+++ Supplied data +++

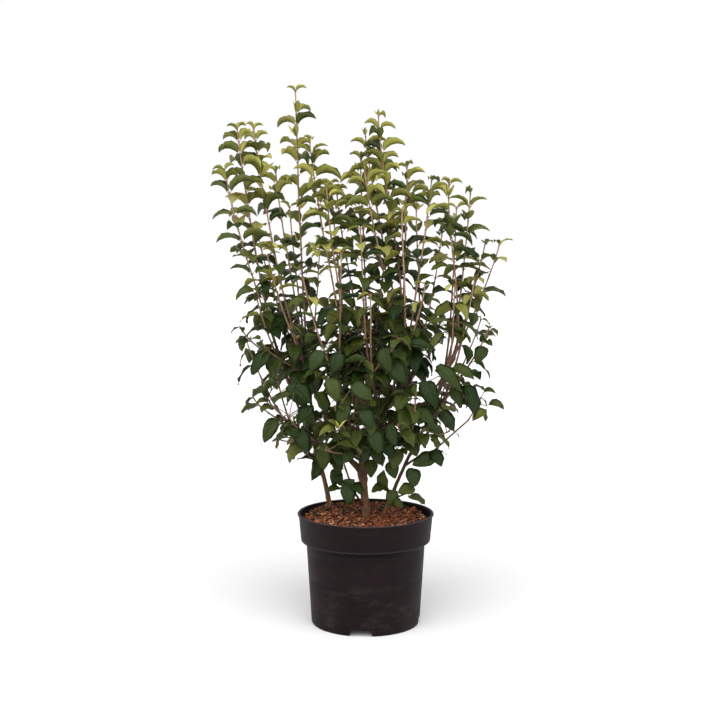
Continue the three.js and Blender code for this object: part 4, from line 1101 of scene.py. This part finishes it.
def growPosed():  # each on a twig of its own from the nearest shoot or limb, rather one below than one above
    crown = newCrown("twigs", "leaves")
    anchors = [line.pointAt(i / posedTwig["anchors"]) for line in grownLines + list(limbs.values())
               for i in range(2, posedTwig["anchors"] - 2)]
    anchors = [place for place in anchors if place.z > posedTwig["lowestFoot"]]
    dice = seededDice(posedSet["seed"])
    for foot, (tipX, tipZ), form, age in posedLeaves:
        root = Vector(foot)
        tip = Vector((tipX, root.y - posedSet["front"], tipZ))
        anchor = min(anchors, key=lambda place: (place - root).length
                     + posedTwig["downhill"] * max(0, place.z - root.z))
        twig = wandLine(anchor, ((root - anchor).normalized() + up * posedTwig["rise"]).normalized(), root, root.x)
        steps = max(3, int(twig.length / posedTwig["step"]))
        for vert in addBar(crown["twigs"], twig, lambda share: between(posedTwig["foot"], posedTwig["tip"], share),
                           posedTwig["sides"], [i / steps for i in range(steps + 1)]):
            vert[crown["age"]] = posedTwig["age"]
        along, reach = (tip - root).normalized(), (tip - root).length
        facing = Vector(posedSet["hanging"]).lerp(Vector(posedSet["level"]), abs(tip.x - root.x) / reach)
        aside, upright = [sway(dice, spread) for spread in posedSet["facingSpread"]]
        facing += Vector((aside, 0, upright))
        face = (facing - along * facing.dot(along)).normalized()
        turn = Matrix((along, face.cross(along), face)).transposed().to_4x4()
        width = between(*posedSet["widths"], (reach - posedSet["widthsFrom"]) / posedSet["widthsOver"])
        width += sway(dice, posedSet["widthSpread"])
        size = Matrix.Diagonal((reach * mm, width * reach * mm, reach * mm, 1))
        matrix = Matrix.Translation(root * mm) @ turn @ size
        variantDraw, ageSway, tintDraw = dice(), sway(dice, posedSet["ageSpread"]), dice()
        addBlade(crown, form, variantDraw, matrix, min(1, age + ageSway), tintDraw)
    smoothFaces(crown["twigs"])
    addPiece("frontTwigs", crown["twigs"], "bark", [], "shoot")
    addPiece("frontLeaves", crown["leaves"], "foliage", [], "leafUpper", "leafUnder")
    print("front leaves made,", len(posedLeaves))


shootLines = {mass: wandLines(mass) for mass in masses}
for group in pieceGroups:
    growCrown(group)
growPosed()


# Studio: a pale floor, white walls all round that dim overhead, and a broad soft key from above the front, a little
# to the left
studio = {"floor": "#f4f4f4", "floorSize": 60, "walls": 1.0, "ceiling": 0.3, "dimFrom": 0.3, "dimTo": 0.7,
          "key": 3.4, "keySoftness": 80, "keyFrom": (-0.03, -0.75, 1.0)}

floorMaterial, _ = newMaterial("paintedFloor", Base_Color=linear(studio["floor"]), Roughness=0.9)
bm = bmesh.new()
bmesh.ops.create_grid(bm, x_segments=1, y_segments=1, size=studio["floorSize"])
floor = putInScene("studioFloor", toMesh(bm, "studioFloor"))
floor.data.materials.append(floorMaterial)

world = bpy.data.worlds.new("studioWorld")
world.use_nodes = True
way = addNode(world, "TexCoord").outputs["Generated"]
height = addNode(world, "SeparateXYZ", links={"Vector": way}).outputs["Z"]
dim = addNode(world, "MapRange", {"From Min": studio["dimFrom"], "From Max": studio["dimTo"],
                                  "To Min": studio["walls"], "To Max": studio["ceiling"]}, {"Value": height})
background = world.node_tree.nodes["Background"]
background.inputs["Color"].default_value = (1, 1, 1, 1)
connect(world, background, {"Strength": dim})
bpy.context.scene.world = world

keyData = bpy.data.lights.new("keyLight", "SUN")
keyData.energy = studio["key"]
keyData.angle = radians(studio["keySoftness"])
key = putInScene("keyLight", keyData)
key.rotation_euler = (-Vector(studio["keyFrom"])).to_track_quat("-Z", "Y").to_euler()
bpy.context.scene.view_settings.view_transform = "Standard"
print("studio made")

+++

Write the data back out verbatim.

▶ [Output below]
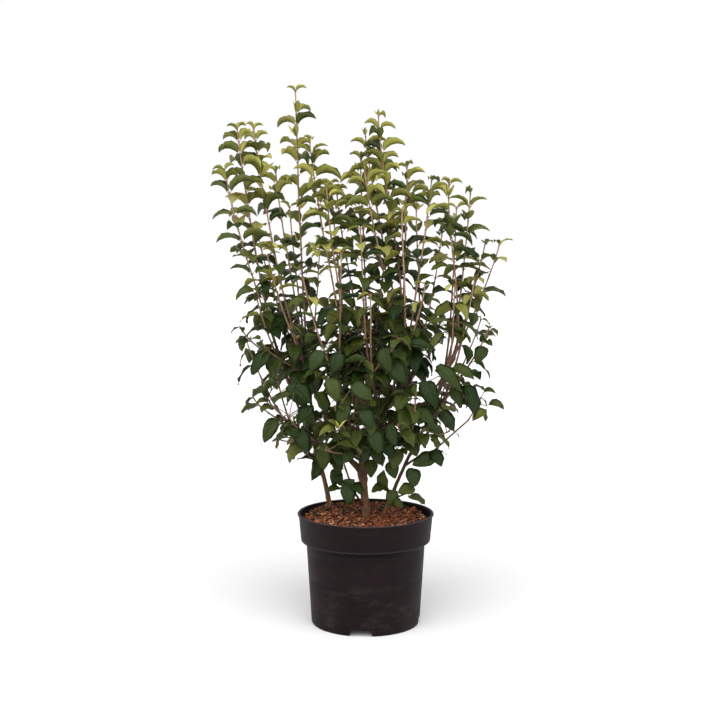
Continue the three.js and Blender code for this object: part 4, from line 1101 of scene.py. This part finishes it.
def growPosed():  # each on a twig of its own from the nearest shoot or limb, rather one below than one above
    crown = newCrown("twigs", "leaves")
    anchors = [line.pointAt(i / posedTwig["anchors"]) for line in grownLines + list(limbs.values())
               for i in range(2, posedTwig["anchors"] - 2)]
    anchors = [place for place in anchors if place.z > posedTwig["lowestFoot"]]
    dice = seededDice(posedSet["seed"])
    for foot, (tipX, tipZ), form, age in posedLeaves:
        root = Vector(foot)
        tip = Vector((tipX, root.y - posedSet["front"], tipZ))
        anchor = min(anchors, key=lambda place: (place - root).length
                     + posedTwig["downhill"] * max(0, place.z - root.z))
        twig = wandLine(anchor, ((root - anchor).normalized() + up * posedTwig["rise"]).normalized(), root, root.x)
        steps = max(3, int(twig.length / posedTwig["step"]))
        for vert in addBar(crown["twigs"], twig, lambda share: between(posedTwig["foot"], posedTwig["tip"], share),
                           posedTwig["sides"], [i / steps for i in range(steps + 1)]):
            vert[crown["age"]] = posedTwig["age"]
        along, reach = (tip - root).normalized(), (tip - root).length
        facing = Vector(posedSet["hanging"]).lerp(Vector(posedSet["level"]), abs(tip.x - root.x) / reach)
        aside, upright = [sway(dice, spread) for spread in posedSet["facingSpread"]]
        facing += Vector((aside, 0, upright))
        face = (facing - along * facing.dot(along)).normalized()
        turn = Matrix((along, face.cross(along), face)).transposed().to_4x4()
        width = between(*posedSet["widths"], (reach - posedSet["widthsFrom"]) / posedSet["widthsOver"])
        width += sway(dice, posedSet["widthSpread"])
        size = Matrix.Diagonal((reach * mm, width * reach * mm, reach * mm, 1))
        matrix = Matrix.Translation(root * mm) @ turn @ size
        variantDraw, ageSway, tintDraw = dice(), sway(dice, posedSet["ageSpread"]), dice()
        addBlade(crown, form, variantDraw, matrix, min(1, age + ageSway), tintDraw)
    smoothFaces(crown["twigs"])
    addPiece("frontTwigs", crown["twigs"], "bark", [], "shoot")
    addPiece("frontLeaves", crown["leaves"], "foliage", [], "leafUpper", "leafUnder")
    print("front leaves made,", len(posedLeaves))


shootLines = {mass: wandLines(mass) for mass in masses}
for group in pieceGroups:
    growCrown(group)
growPosed()


# Studio: a pale floor, white walls all round that dim overhead, and a broad soft key from above the front, a little
# to the left
studio = {"floor": "#f4f4f4", "floorSize": 60, "walls": 1.0, "ceiling": 0.3, "dimFrom": 0.3, "dimTo": 0.7,
          "key": 3.4, "keySoftness": 80, "keyFrom": (-0.03, -0.75, 1.0)}

floorMaterial, _ = newMaterial("paintedFloor", Base_Color=linear(studio["floor"]), Roughness=0.9)
bm = bmesh.new()
bmesh.ops.create_grid(bm, x_segments=1, y_segments=1, size=studio["floorSize"])
floor = putInScene("studioFloor", toMesh(bm, "studioFloor"))
floor.data.materials.append(floorMaterial)

world = bpy.data.worlds.new("studioWorld")
world.use_nodes = True
way = addNode(world, "TexCoord").outputs["Generated"]
height = addNode(world, "SeparateXYZ", links={"Vector": way}).outputs["Z"]
dim = addNode(world, "MapRange", {"From Min": studio["dimFrom"], "From Max": studio["dimTo"],
                                  "To Min": studio["walls"], "To Max": studio["ceiling"]}, {"Value": height})
background = world.node_tree.nodes["Background"]
background.inputs["Color"].default_value = (1, 1, 1, 1)
connect(world, background, {"Strength": dim})
bpy.context.scene.world = world

keyData = bpy.data.lights.new("keyLight", "SUN")
keyData.energy = studio["key"]
keyData.angle = radians(studio["keySoftness"])
key = putInScene("keyLight", keyData)
key.rotation_euler = (-Vector(studio["keyFrom"])).to_track_quat("-Z", "Y").to_euler()
bpy.context.scene.view_settings.view_transform = "Standard"
print("studio made")